Piazza della Repubblica

La costruzione di una piazza che congiungesse insieme la città fortificata del Buontalenti e i nuovi sobborghi, che si estendevano oltre il Fosso Reale, risale alla prima metà del XIX secolo, quando Luigi Bettarini e Mario Chietti approntarono in proposito due progetti distinti.
Entrambi prevedevano la realizzazione di una imponente volta sul Fosso Reale, con una piazza ovale posta perpendicolarmente all'asse dell'allora via Ferdinanda (attuale via Grande). I due progetti differivano però nelle dimensioni trasversali che avrebbe dovuto assumere la piazza: Bettarini proponeva un impianto più raccolto, lasciando più aree a disposizione per la costruzione di nuovi palazzi, mentre Chietti portava il limite dell'ovale sino quasi alla facciata del Cisternino di città, il serbatoio progettato da Poccianti nel 1827 al termine dell'Acquedotto Leopoldino. Inoltre, un primo progetto del Bettarini, che tuttavia non ebbe alcun seguito, prevedeva la formazione di una piazza delimitata da un duplice filare di alberi, che rimandava alla configurazione dell'area antistante alla chiesa di San Benedetto (attuale piazza XX settembre).


Piazza della Repubblica
Scartate le ipotesi della piazza alberata e quella definita dal piano Chietti, la scelta ricadde sul disegno di Bettarini, autore anche del disegno per la rettifica del Fosso Reale, con la distruzione dei bastioni medicei.
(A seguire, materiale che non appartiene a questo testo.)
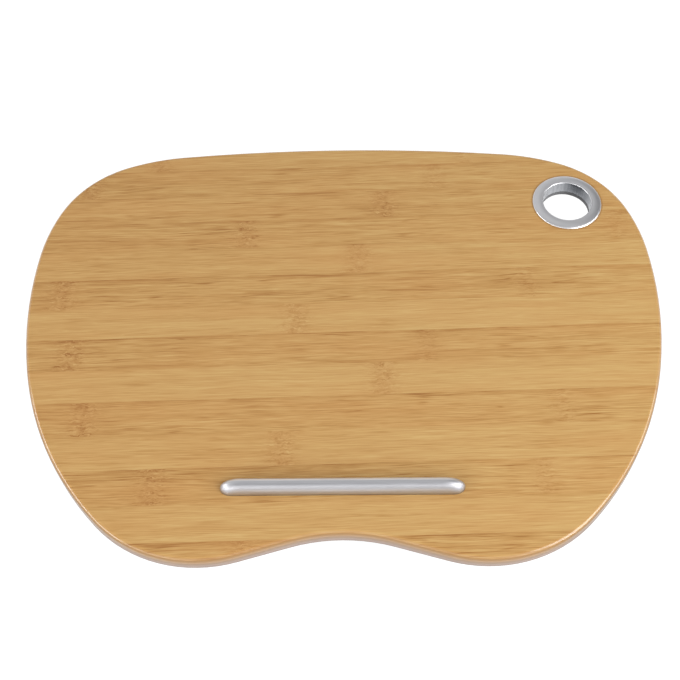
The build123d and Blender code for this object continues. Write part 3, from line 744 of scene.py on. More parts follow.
grid, grid_n = grid_at(ROWS)
ROW_T = np.concatenate([[0.0], np.cumsum(np.linalg.norm(np.diff(np.array([[r[0], r[1]] for r in ROWS[:56]]), axis=0), axis=1))])
ROW_T = np.concatenate([ROW_T, ROW_T[-1] + np.arange(1, len(ROWS) - 55) * 2.25])[:len(ROWS)]
Z_ROW = np.array([r[1] for r in ROWS])


def smooth01(x, a, b):
    t = np.clip((x - a) / (b - a), 0, 1)
    return t * t * (3 - 2 * t)


# where the surface has to stay on its pattern: at the seam and round the zip
X_, Y_ = grid[..., 0], grid[..., 1]
zip_side = smooth01(Y_, WALL - 9, WALL - 2) * (1 - smooth01(np.abs(X_), 84, 98))
zip_hold = zip_side * (1 - smooth01(np.abs(Z_ROW[:, None] - ZIP_Z), 8.5, 15.0))
seam_hold = 1 - smooth01(ROW_T[:, None], 1.0, 9.0) + 0 * X_


def simulate_belly():
    """Cloth pass: the filled cover swells between its seam, its zip and the floor."""
    start = 2.5
    rows = [[r[0] + start * r[3], r[1] - start * r[4], r[2], r[3], r[4]] for r in ROWS]
    body, _ = grid_at(rows)
    body = body.reshape(-1, 3)
    n_rows = len(rows)
    faces = ring_faces(n_rows, COLS)
    faces.append(tuple(range(COLS)))
    faces.append(tuple(range((n_rows - 1) * COLS, n_rows * COLS))[::-1])
    ob = mesh_object("belly_sim", body, faces)
    fix_normals(ob)
    rem = ob.modifiers.new("remesh", "REMESH")
    rem.mode, rem.voxel_size = "VOXEL", 0.005
    dg = bpy.context.evaluated_depsgraph_get()
    me = bpy.data.meshes.new_from_object(ob.evaluated_get(dg))
    ob.modifiers.clear()
    ob.data = me
    co = np.empty(len(me.vertices) * 3)
    me.vertices.foreach_get("co", co)
    co = co.reshape(-1, 3) / MM
    pin = ob.vertex_groups.new(name="pin")
    held = (co[:, 2] > COVER_TOP - 4.0) | ((co[:, 1] > WALL - 7) & (np.abs(co[:, 0]) < 90) & (np.abs(co[:, 2] - ZIP_Z) < 8))
    pin.add([int(i) for i in np.nonzero(held)[0]], 1.0, "REPLACE")
    floor_ = mesh_object("sim_floor", [(-400, -400, 0), (400, -400, 0), (400, 400, 0), (-400, 400, 0)], [(0, 1, 2, 3)])
    floor_.modifiers.new("collision", "COLLISION")
    floor_.collision.thickness_outer = 0.0005
    cl = ob.modifiers.new("cloth", "CLOTH")
    st = cl.settings
    st.quality, st.mass = 6, 0.15
    st.tension_stiffness = st.compression_stiffness = 12
    st.shear_stiffness, st.bending_stiffness = 6, 0.4
    st.vertex_group_mass = "pin"
    st.use_pressure, st.uniform_pressure_force = True, 4.0
    st.shrink_min = -0.045
    st.effector_weights.gravity = 0
    cl.collision_settings.use_collision = True
    cl.collision_settings.distance_min = 0.0008
    cl.point_cache.frame_start, cl.point_cache.frame_end = 1, 22
    for f_ in range(1, 21):
        scene.frame_set(f_)
    dg = bpy.context.evaluated_depsgraph_get()
    done = bpy.data.meshes.new_from_object(ob.evaluated_get(dg))
    v = np.empty(len(done.vertices) * 3)
    done.vertices.foreach_get("co", v)
    v = v.reshape(-1, 3) / MM
    polys = [tuple(p.vertices) for p in done.polygons]
    tree = BVHTree.FromPolygons([Vector(p) for p in v], polys)
    bpy.data.objects.remove(ob)
    bpy.data.objects.remove(floor_)
    scene.frame_set(1)
    off = np.zeros(grid.shape[:2])
    for r in range(grid.shape[0]):
        for c in range(COLS):
            nn = Vector(grid_n[r, c])
            o = Vector(grid[r, c]) - nn * 14
            hit = tree.ray_cast(o, nn, 40)
            off[r, c] = (hit[3] - 14) if hit[0] is not None else 0.0
    return off


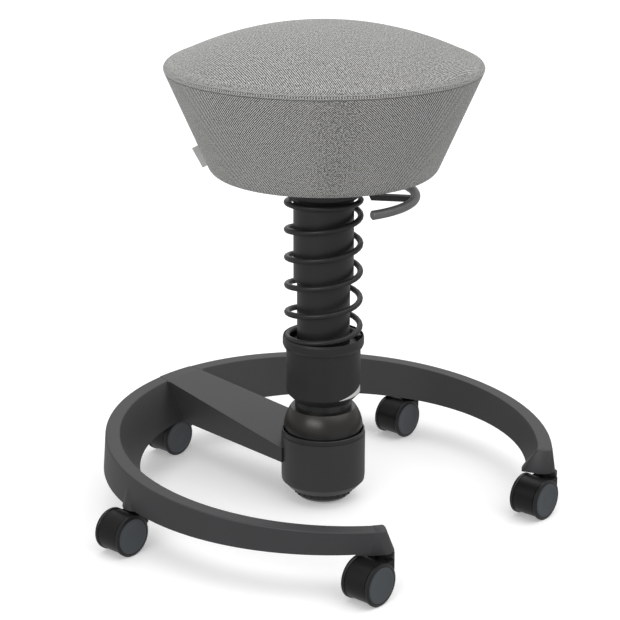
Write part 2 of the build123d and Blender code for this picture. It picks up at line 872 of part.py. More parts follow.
def make_cover_tag():
    """The small folded cloth tag sewn to the cover's side."""
    slope = (seat_rim_radius - seat_bottom_radius) / (seat_rim_height - seat_bottom)
    radius = seat_bottom_radius + slope * (tag_height - seat_bottom)
    lean = Rot(0, 24.2, 0)
    flag = lean * Pos(tag_reach / 2 + GAP, 0, 0) * Box(tag_reach, tag_thickness, tag_length)
    return Rot(0, 0, tag_angle) * Pos(radius, 0, tag_height) * flag


# ---------------------------------------------------------------- castors
def wheel_place(index):
    """Moves a piece drawn about the wheel axis to its castor: axis along Y, castor mid at y = 0."""
    x, y = castor_stems[index]
    return Pos(x - castor_trail, y, wheel_radius)


def disc_along_y(radius, low, high):
    """A disc about the Y axis between two places along it."""
    return cross_pin(radius, low, high, "Y", 0)


def make_wheel(index, side):
    """One castor wheel: a running flange outside, a drum inside and a dished outer face."""
    flange_low = wheel_outer_face - wheel_flange_width
    outline = [
        (axle_radius + RUN, wheel_inner_face),
        (wheel_drum_radius, wheel_inner_face),
        (wheel_drum_radius, flange_low),
        (wheel_radius - 0.8, flange_low),
        (wheel_radius, flange_low + 1.0),
        (wheel_radius, wheel_outer_face - wheel_rim_slope),
        (wheel_radius - wheel_rim_width, wheel_outer_face),
        (wheel_radius - wheel_rim_width, wheel_outer_face - wheel_rim_height),
        (0, wheel_outer_face - wheel_rim_height + 0.4),
        (0, axle_reach + GAP),
        (axle_radius + RUN, axle_reach + GAP),
    ]
    body = revolve(Plane.XY * make_face(Polyline(*outline, close=True)), Axis.Y)
    if side < 0:
        body = Rot(180, 0, 0) * body
    return wheel_place(index) * body


def make_axle(index):
    """The castor's axle."""
    return wheel_place(index) * disc_along_y(axle_radius, -axle_reach, axle_reach)


def make_stem(index):
    """The castor's stem, fixed in the ring, with a groove for its snap ring."""
    x, y = castor_stems[index]
    body = upright(stem_radius, stem_bottom, stem_top, x, y)
    top_edge = body.edges().group_by(Axis.Z)[-1]
    return chamfer(top_edge, 1.0)


def make_hood(index):
    """The castor's hood: neck, middle web and the arch over both drums."""
    half_width = wheel_outer_face - wheel_flange_width - hood_flange_clearance
    arch = disc_along_y(hood_outer_radius, -half_width, half_width)
    pocket_radius = wheel_drum_radius + hood_drum_clearance
    neck_low = stem_bottom - wheel_radius - 3.0
    neck_high = boss_bottom - GAP - wheel_radius
    neck = upright(hood_neck_radius, neck_low, neck_high, castor_trail, 0)
    bridge = block(0, castor_trail, -half_width, half_width, 2, neck_high - 4.5)
    body = arch + (neck + bridge)
    for side in (-1, 1):
        low, high = sorted((side * hood_web / 2, side * (half_width + 1)))
        body -= disc_along_y(pocket_radius, low, high)
    below = hood_rear_height - wheel_radius
    body -= block(-40, castor_trail + 40, -30, 30, -60, below)
    body -= block(2, castor_trail + 40, -30, 30, -60, neck_low)
    body += disc_along_y(axle_radius + 4, -hood_web / 2, hood_web / 2)
    body -= disc_along_y(axle_radius, -30, 30)
    bore_low = stem_bottom - GAP - wheel_radius
    body -= upright(stem_radius + RUN, bore_low, 60, castor_trail, 0)
    return wheel_place(index) * body


# ---------------------------------------------------------------- all pieces
def build_all():
    """Makes every piece and writes it under its name."""
    os.makedirs("parts", exist_ok=True)
    pieces = {
        "base_ring": make_base_ring,
        "base_arm": make_base_arm,
        "arm_screws": make_arm_screws,
        "hub_pot": make_hub_pot,
        "hub_trim_ring": make_hub_trim_ring,
        "pivot_yoke": make_pivot_yoke,
        "tilt_cross": make_tilt_cross,
        "damper_ring": make_damper_ring,
        "stiffness_knob": make_stiffness_knob,
        "column_foot": make_column_foot,
        "lower_tube": make_lower_tube,
        "guide_bushes": make_guide_bushes,
        "spring_cup": make_spring_cup,
        "coil_spring": make_coil_spring,
        "upper_sleeve": make_upper_sleeve,
        "spring_collar": make_spring_collar,
        "inner_column": make_inner_column,
        "top_guide": make_top_guide,
        "thrust_bearing": make_thrust_bearing,
        "piston_rod": make_piston_rod,
        "retaining_clip": make_retaining_clip,
        "gas_cylinder": make_gas_cylinder,
        "gas_button": make_gas_button,
        "seat_socket": make_seat_socket,
        "seat_screws": make_seat_screws,
        "seat_board": make_seat_board,
        "seat_foam": make_seat_foam,
        "seat_cover": make_seat_cover,
        "cover_tag": make_cover_tag,
        "lever_strip": make_lever_strip,
        "lever_handle": make_lever_handle,
        "lever_pin": make_lever_pin,
    }
    for name, make in pieces.items():
        write(make(), name)
    for index in range(castor_count):
        number = index + 1
        write(make_hood(index), f"castor_{number}_hood")
        write(make_stem(index), f"castor_{number}_stem")
        write(make_axle(index), f"castor_{number}_axle")
        write(make_wheel(index, -1), f"castor_{number}_wheel_a")
        write(make_wheel(index, 1), f"castor_{number}_wheel_b")


build_all()
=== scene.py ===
"""The finished look of an active sitting stool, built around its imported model.

A cone-shaped cushion in grey twill cloth stands on a sprung, tilting column. The column is
carried by the arm of an open ring base that runs on five twin-wheel castors. Every length is in
metres, +Z is up, the floor is z = 0 and the column stands on the Z axis.
"""

import json
import logging
import math
from collections.abc import Iterator
from contextlib import contextmanager
from dataclasses import dataclass, field
from enum import Enum

import bpy
import numpy as np
from mathutils import Matrix, Vector


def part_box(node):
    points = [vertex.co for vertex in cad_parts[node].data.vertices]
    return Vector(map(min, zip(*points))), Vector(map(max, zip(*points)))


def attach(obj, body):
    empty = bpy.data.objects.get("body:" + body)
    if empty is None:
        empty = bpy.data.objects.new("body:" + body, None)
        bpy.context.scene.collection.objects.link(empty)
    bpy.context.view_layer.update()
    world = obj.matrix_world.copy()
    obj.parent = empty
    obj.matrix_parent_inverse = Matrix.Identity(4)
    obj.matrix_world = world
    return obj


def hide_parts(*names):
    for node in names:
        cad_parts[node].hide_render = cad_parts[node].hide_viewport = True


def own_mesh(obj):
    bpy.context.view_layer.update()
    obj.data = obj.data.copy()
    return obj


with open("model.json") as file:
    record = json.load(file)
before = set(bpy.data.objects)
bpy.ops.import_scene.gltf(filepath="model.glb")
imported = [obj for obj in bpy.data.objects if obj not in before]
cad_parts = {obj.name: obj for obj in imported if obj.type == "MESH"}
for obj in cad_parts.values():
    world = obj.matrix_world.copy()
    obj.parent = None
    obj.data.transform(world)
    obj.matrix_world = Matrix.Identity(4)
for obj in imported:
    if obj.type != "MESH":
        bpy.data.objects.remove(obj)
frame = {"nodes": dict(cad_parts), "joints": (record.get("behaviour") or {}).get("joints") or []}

LOG = logging.getLogger("stool")
MM = 0.001
WELD = 0.01 * MM
POLE_RADIUS = 0.2 * MM
Colour = tuple[float, float, float]
Spot = tuple[float, float, float]
Point = tuple[float, float]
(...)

Così, intorno al 1840 il Fosso Reale fu convogliato in una galleria lunga oltre 220 metri, che al livello del piano stradale determinò la formazione di una vasta piazza, con una piattaforma centrale di forma ellisoidale circondata da lampioni, panchine in marmo e colonnine per la sosta dei cavalli[2]; qui, per volontà della Comunità, furono innalzate le statue dei granduchi lorenesi Ferdinando III e di Leopoldo II, eseguite rispettivamente da Francesco Pozzi e Paolo Emilio Demi.[3]
Successivamente, durante i moti risorgimentali del 1849, la statua del Demi fu abbattuta tra lo sconforto dello scultore e sostituita con quella realizzata, nel 1855, da Emilio Santarelli; l'opera di Paolo Emilio Demi, rimossa dal suo piedistallo e abbandonata per circa un secolo, è stata collocata al centro di piazza XX settembre solo negli anni cinquanta del Novecento.[4]